Another project I’ve is a duet shooting with my buddy Valerie in my upcoming NZ trip. Come to think about it, I’ve never taken more than 10 pictures with her throughout our 9-year friendship, thus her invitation sounds really unbelievable to me. I assume that she’s really coping well in front of the camera after her pole dancing experience. Anyway, according to her, we’ll take those ‘artistic’ photos in a free style and the photographer will compromise with our pose. I bet she’s really excited for my visit to have come out with this special event just for the both of us, and it's really an anticipating thing to have some new pictures added to our memory lane.

My third project is a video recording in Seoul. BFF starred in a video for her friend’s assignment last year and it came out incredibly well, thus we’ve this idea to record some interesting events during out trip and compose our very first BFF aka Seoulmate video. I’m never a video person, but I guess it’s definitely worth a try with the old friends.

Since winter-sonata-alike scenery is part of the essence of the trip also, we mah as well make use of the background, right right right??

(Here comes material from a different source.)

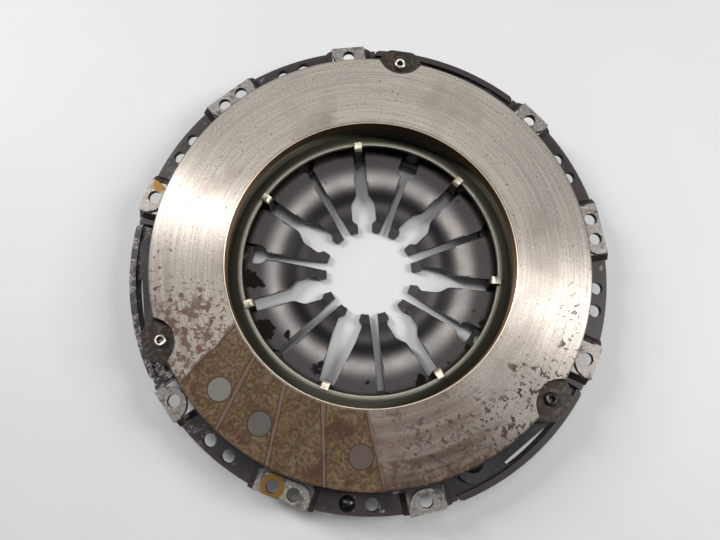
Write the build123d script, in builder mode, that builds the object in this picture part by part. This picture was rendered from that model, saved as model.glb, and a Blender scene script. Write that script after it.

Based on what I’ve in my list so far, 2011 is definitely going to be a photo shooting year for me. Let’s hope that the products will turn out well.

January 27, 2011

Be selfish for your own good

I had an in-depth conversation with my old friend a few days earlier, so deep that I thought I saw the shadow of myself when I was once put in the same shoes. I saw the previous self who was confronting the same dilemma, with the same options, and the choice fell on the question to weather prioritize myself first or the other person first.

She asked me : What should I do?

I paused for a while, that wasn’t a question out of my mind, I could have given her a rational answer if I was the same old me a few years back. But time can be a nasty thing sometimes, it changes a lot of things and retards my emotions, to the extent when I lost faith on things which were once perforable to my soul.

If possible, I wouldn’t want to see my best friend going through what I had gone through earlier and feeling the same uneasiness and despair in life. It was tough, I harmed myself too much and tore myself apart during the recovery.Now that I’m recovered, I’m really reluctant to see the repeat on another person, especially when it happens to the people that I care for life. Even if it’s meant to be selfish to the other people, I’m hoping that she can decide the best for herself, just for once, be selfish for your own good.

Then I smiled, I seemed to understand my past better after witnessing the same experience being put in another person’s life. I really wished I had a friend who gave me the push at the time, just like what I did to her. Making a start is not always the hardest thing to do, it’s the preparation you have to make in ending something that makes it painful.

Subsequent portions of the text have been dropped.